Because the core Python package is relatively small and simple, and because both component and code diagrams include classes, we combine the component and code levels of the C4 model into a single diagram as shown below. This diagram shows the main classes and functions within the core Python package. Because the CLI is only a planned future extension, we do not include a component/code diagram for it at this time.
flowchart LR
subgraph python_package["Core Python Package"]
subgraph config_file["Configuration file"]
config("Config<br>[class]")
exclusion("Exclusion<br>[class]")
extension("Extension<br>[class]")
end
read_config["read_config()<br>[function]"]

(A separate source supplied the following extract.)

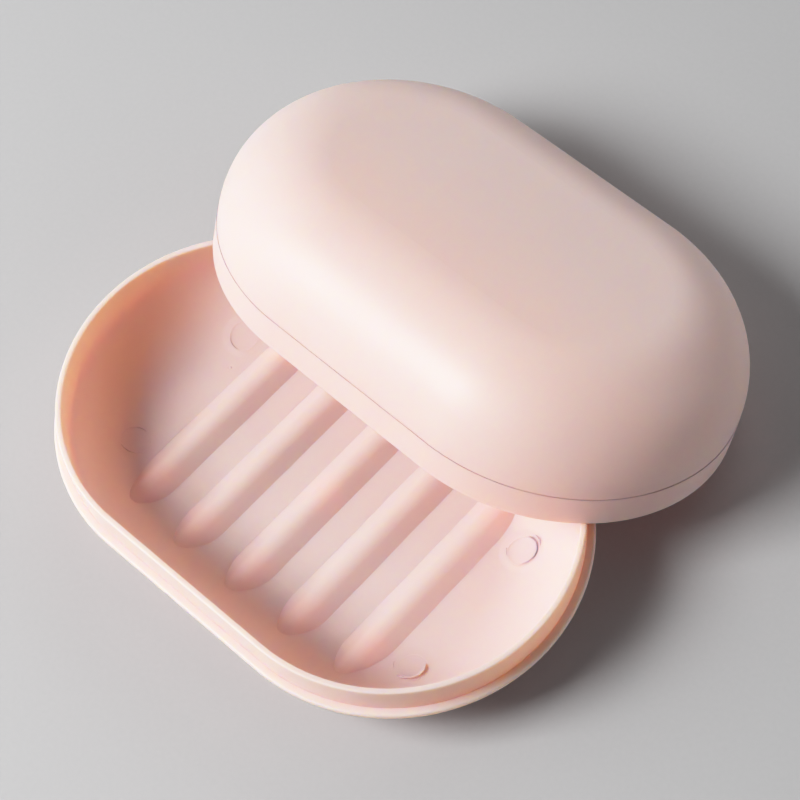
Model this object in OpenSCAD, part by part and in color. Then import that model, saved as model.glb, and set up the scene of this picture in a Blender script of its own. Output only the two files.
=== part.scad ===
// Travel soap box: a shallow tray with an upright lip, a ledge and five drain ridges, and a domed lid.
// Both shells are pebble outlines: two half circles joined by straight sides.
// Millimetres. The origin is the middle of the tray's underside, +Z is up, +X runs along the tray's length.
// The lid is drawn leaning: its far edge stands on the table and its rim rests on the tray's lip.

/* [Overall outline] */
// Length of the box over its widest outline
box_l = 120; // [90:0.5:160]
// Width of the box over its widest outline
box_w = 78.6; // [56:0.1:110]
// Wall and floor thickness of both shells
wall = 1.5; // [1:0.05:3]

/* [Tray] */
// Height of the tray from the table to the top of its lip
tray_h = 21.5; // [16:0.1:40]
// Height of the upright lip above the ledge
lip_h = 7.25; // [3:0.05:12]
// Thickness of the upright lip
lip_t = 1.25; // [0.8:0.05:2.5]
// Width of the ledge that the lid's rim sits on
ledge_w = 1.75; // [1.2:0.05:4]
// Thickness of the flange under the ledge
flange_t = 1.3; // [0.8:0.05:3]
// Radius of the bowl between the tray's wall and its floor
bowl_r = 16.3; // [6:0.1:19]
// Rounding of the lip's top edges
lip_edge = 0.35; // [0.1:0.05:0.6]

/* [Drain ridges] */
// Number of ridges across the floor
ridge_n = 5; // [1:1:7]
// Distance from one ridge to the next
ridge_pitch = 14.65; // [9:0.05:22]
// Width of a ridge at the floor
ridge_w = 8.9; // [4:0.05:12]
// Height of a ridge above the floor
ridge_h = 2.3; // [0.8:0.05:4]
// Radius of a ridge's crest, between its two straight flanks
crest_r = 3.5; // [1.8:0.05:4.4]
// Plastic left over the hollow under each ridge
ridge_skin = 1.5; // [1:0.05:1.7]
// Diameter of the flat gate pad in the middle of the underside
gate_d = 9; // [4:0.5:16]

/* [Ejector pin marks] */
// Distance of the marks from the middle along the length
pin_x = 39.2; // [20:0.1:48]
// Distance of the marks from the middle across the width
pin_y = 16.4; // [5:0.1:28]
// Diameter of a mark
pin_d = 6.2; // [3:0.1:10]
// Height of the thin flash around a mark
flash_h = 0.09; // [0.05:0.01:0.3]
// Thickness of that flash
flash_t = 0.16; // [0.08:0.01:0.3]
// Diameter of the small nib left on the floor
nib_d = 0.6; // [0.3:0.05:1.5]

/* [Lid] */
// Height of the lid's straight skirt up to the parting line
skirt_h = 6.9; // [3:0.05:14]
// Height of the lid from its rim to its crown
lid_h = 28.4; // [18:0.1:45]
// Radius of the lid's shoulder, which runs into a flat crown
shoulder_r = 20; // [8:0.1:21]
// Step inwards at the parting line above the skirt
seam_step = 0.12; // [0.04:0.01:0.5]
// Rounding of the lid's rim
rim_edge = 0.3; // [0.1:0.05:0.6]

/* [Leaning lid] */
// Middle of the lid's rim, along the tray's length
lean_x = 0.33; // [-20:0.01:20]
// Middle of the lid's rim, across the tray's width
lean_y = 45.92; // [30:0.01:60]
// Middle of the lid's rim, above the table
lean_z = 13.56; // [5:0.01:40]
// Lean of the lid about its long axis, in degrees
lean_a = 20.0; // [0:0.01:40]
// Turn of the lid about the vertical, in degrees
turn_a = -0.99; // [-20:0.01:20]

/* [Hidden] */
$fn = 120;
R = box_w / 2;                       // outer radius of the half-circle ends
A = (box_l - box_w) / 2;             // half length of the straight sides
r_in = R - ledge_w - lip_t;          // inside of the lip
r_lip = R - ledge_w;                 // outside of the lip
z_ledge = tray_h - lip_h;            // top of the ledge
z_fl = z_ledge - flange_t;           // underside of the flange
c_x = r_in - bowl_r;                 // centre of the bowl's arc
c_z = wall + bowl_r;
crest_z = wall + ridge_h - crest_r;  // centre of a ridge's crest
flank_a = atan2(crest_z - wall, ridge_w / 2)           // slope of a ridge's flanks
        + asin(crest_r / norm([crest_z - wall, ridge_w / 2]));
sh_x = R - seam_step - shoulder_r;   // centre of the shoulder's arc
sh_z = lid_h - shoulder_r;
nib_x = -36.4;                       // place of the nib on the floor
nib_y = 9.2;

// A solid with a pebble outline from a half profile: x is the distance from the middle line, y is the height.
module pebble() {
    for (s = [-1, 1])
        translate([s * A, 0, 0]) rotate([0, 0, -s * 90]) rotate_extrude(angle = 180) children();
    for (s = [0, 1])
        mirror([0, s, 0]) rotate([90, 0, 90]) translate([0, 0, -A]) linear_extrude(height = 2 * A) children();
}

// ---- tray profiles ----
module tray_outside() {
    // bowl below the flange
    intersection() {
        union() {
            translate([c_x, c_z]) circle(r = bowl_r + wall);
            square([c_x, c_z]);
        }
        square([R, z_fl]);
    }
    // flange with soft outer edges
    translate([0, z_fl]) square([R - 0.5, flange_t]);
    translate([0, z_fl + 0.4]) square([R, flange_t - 0.9]);
    translate([R - 0.5, z_ledge - 0.5]) circle(r = 0.5);
    translate([R - 0.4, z_fl + 0.4]) circle(r = 0.4);
    // upright lip
    translate([0, z_fl]) square([r_lip, tray_h - lip_edge - z_fl]);
    translate([0, z_fl]) square([r_lip - lip_edge, tray_h - z_fl]);
    translate([r_lip - lip_edge, tray_h - lip_edge]) circle(r = lip_edge);
}

// e is the distance in from the tray's inner skin.
module tray_inside(e = 0) {
    intersection() {
        translate([c_x, c_z]) circle(r = bowl_r - e);
        translate([c_x, 0]) square([bowl_r + 1, c_z]);
    }
    translate([0, wall + e]) square([c_x, tray_h + 1 - wall]);
    translate([0, c_z]) square([r_in - e, tray_h + 1 - c_z]);
    // soft inner edge at the top of the lip
    difference() {
        translate([r_in - 0.1, tray_h - lip_edge]) square([lip_edge + 0.1, lip_edge + 1]);
        translate([r_in + lip_edge, tray_h - lip_edge]) circle(r = lip_edge);
    }
}

// Half width, at height z, of a ridge's cross-section taken in by e.
function ridge_half(e, z) =
    (crest_r - e) * sin(flank_a) + (crest_z + (crest_r - e) * cos(flank_a) - z) / tan(flank_a);

// Cross-section of a ridge, taken in by e and drawn down to height z.
module ridge_profile(e, z) {
    f = ridge_half(e, z);
    t = crest_z + (crest_r - e) * cos(flank_a);
    polygon([[-f, z], [f, z], [ridge_half(e, t), t], [-ridge_half(e, t), t]]);
    intersection() {
        translate([0, crest_z]) circle(r = crest_r - e);
        translate([-crest_r, z]) square([2 * crest_r, crest_z + crest_r - z]);
    }
}

module ridges() {
    for (i = [0 : ridge_n - 1])
        translate([(i - (ridge_n - 1) / 2) * ridge_pitch, 0, 0])
            rotate([90, 0, 0]) linear_extrude(height = box_w, center = true) ridge_profile(0, wall - 0.8);
}

// Hollows under the ridges, with round ends.
module hollows() {
    for (i = [0 : ridge_n - 1]) {
        x = (i - (ridge_n - 1) / 2) * ridge_pitch;
        l = sqrt(c_x * c_x - pow(max(abs(x) - A, 0), 2)) - ridge_half(ridge_skin, 0);
        translate([x, 0, 0]) {
            rotate([90, 0, 0]) linear_extrude(height = 2 * l, center = true) ridge_profile(ridge_skin, -1);
            for (s = [-1, 1]) translate([0, s * l, 0]) rotate([0, 0, 90 * (1 - s)]) rotate_extrude(angle = 180)
                intersection() {
                    ridge_profile(ridge_skin, -1);
                    translate([0, -1]) square([ridge_w, ridge_h + 2]);
                }
        }
    }
}

// Thin flash that follows the bowl around each ejector pin.
module flash_rings() {
    difference() {
        for (sx = [-1, 1]) for (sy = [-1, 1]) translate([sx * pin_x, sy * pin_y, 0.9]) difference() {
            cylinder(d = pin_d, h = 4);
            translate([0, 0, -1]) cylinder(d = pin_d - 2 * flash_t, h = 6);
        }
        pebble() tray_inside(flash_h);
    }
}

module base_tray() {
    color([0.93, 0.78, 0.74]) {
        difference() {
            pebble() tray_outside();
            difference() {
                pebble() tray_inside();
                ridges();
            }
            difference() {
                hollows();
                cylinder(d = gate_d, h = wall + ridge_h);
            }
        }
        flash_rings();
        translate([nib_x, nib_y, wall]) sphere(d = nib_d);
    }
}

// ---- lid profiles: d is the distance in from the outer skin ----
module lid_profile(d, dip) {
    o = max(d - seam_step, 0);
    translate([0, -dip]) square([R - d, skirt_h + dip]);
    translate([0, skirt_h]) square([R - seam_step - o, sh_z - skirt_h]);
    intersection() {
        translate([sh_x, sh_z]) circle(r = shoulder_r - o);
        translate([sh_x, sh_z]) square(shoulder_r);
    }
    translate([0, skirt_h]) square([sh_x, lid_h - o - skirt_h]);
}

// Material cut away to round the rim's two edges.
module rim_rounding() {
    difference() {
        translate([R - rim_edge, -1]) square([1, rim_edge + 1]);
        translate([R - rim_edge, rim_edge]) circle(r = rim_edge);
    }
    difference() {
        translate([R - wall - 0.5, -1]) square([rim_edge + 0.5, rim_edge + 1]);
        translate([R - wall + rim_edge, rim_edge]) circle(r = rim_edge);
    }
}

module lid() {
    color([0.94, 0.80, 0.76])
        translate([lean_x, lean_y, lean_z]) rotate([0, 0, turn_a]) rotate([-lean_a, 0, 0])
            pebble() difference() {
                lid_profile(0, 0);
                lid_profile(wall, 1);
                rim_rounding();
            }
}

base_tray();
lid();
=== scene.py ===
import math
import random
import bmesh
import bpy
from mathutils import Matrix, Vector


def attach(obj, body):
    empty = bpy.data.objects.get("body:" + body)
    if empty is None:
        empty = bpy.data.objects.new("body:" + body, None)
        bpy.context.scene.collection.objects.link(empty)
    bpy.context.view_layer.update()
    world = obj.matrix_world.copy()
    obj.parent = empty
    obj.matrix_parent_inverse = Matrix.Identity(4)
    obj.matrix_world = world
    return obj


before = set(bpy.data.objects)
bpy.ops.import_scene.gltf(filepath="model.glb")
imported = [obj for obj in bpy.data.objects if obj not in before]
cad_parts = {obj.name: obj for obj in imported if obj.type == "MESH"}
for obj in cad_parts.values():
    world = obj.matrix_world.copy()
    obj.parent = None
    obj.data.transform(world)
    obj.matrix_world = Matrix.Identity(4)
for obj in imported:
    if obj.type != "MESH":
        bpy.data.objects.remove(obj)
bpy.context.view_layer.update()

scene = bpy.context.scene

# ---------------------------------------------------------------- camera
RIGHT = Vector((0.73878467, 0.67012917, -0.07158286))
UP = Vector((-0.56029465, 0.66975470, 0.48733823))
BACK = Vector((0.37452252, -0.31993052, 0.87027429))
POS = Vector((0.163178, -0.115663, 0.388421))
cam_data = bpy.data.cameras.new("camera")
cam_data.sensor_fit = "HORIZONTAL"
cam_data.sensor_width = 36.0
cam_data.lens = 95.39
cam_data.clip_start = 0.01
cam = bpy.data.objects.new("camera", cam_data)
scene.collection.objects.link(cam)
cam.matrix_world = Matrix((
    (RIGHT.x, UP.x, BACK.x, POS.x),
    (RIGHT.y, UP.y, BACK.y, POS.y),
    (RIGHT.z, UP.z, BACK.z, POS.z),
    (0, 0, 0, 1)))
scene.camera = cam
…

read_json["read_json()<br>[function]"]
check("check()<br>[function]")
explain("explain()<br>[function]")
exclusion --"Defines checks to exclude"--> config
extension --"Defines additional checks"--> config
config_file -. "Reads configuration<br>from file" .-> read_config
read_json --"Provides properties as dict"--> check
read_config -. "Adds check<br>configurations" .-> check
config --"Adds check<br>configurations"--> check
check --"Passes found issues<br>to get non-technical<br>explanation"--> explain
end
dp_standard("Data Package<br>[standard]")
user("User<br>[person]")
dp_standard --"Defines the Data<br>Package standard"--> check
user --"Provides datapackage.json<br>to check"--> read_json
user --"Provides configuration file<br>(optional)"--> config_file
%% Styling
style python_package fill:#FFFFFF, color:#000000
style config_file fill:#FFFFFF, color:#000000, stroke-dasharray: 5 5
Figure 3: C4 component diagram showing the parts of the Python package and their connections.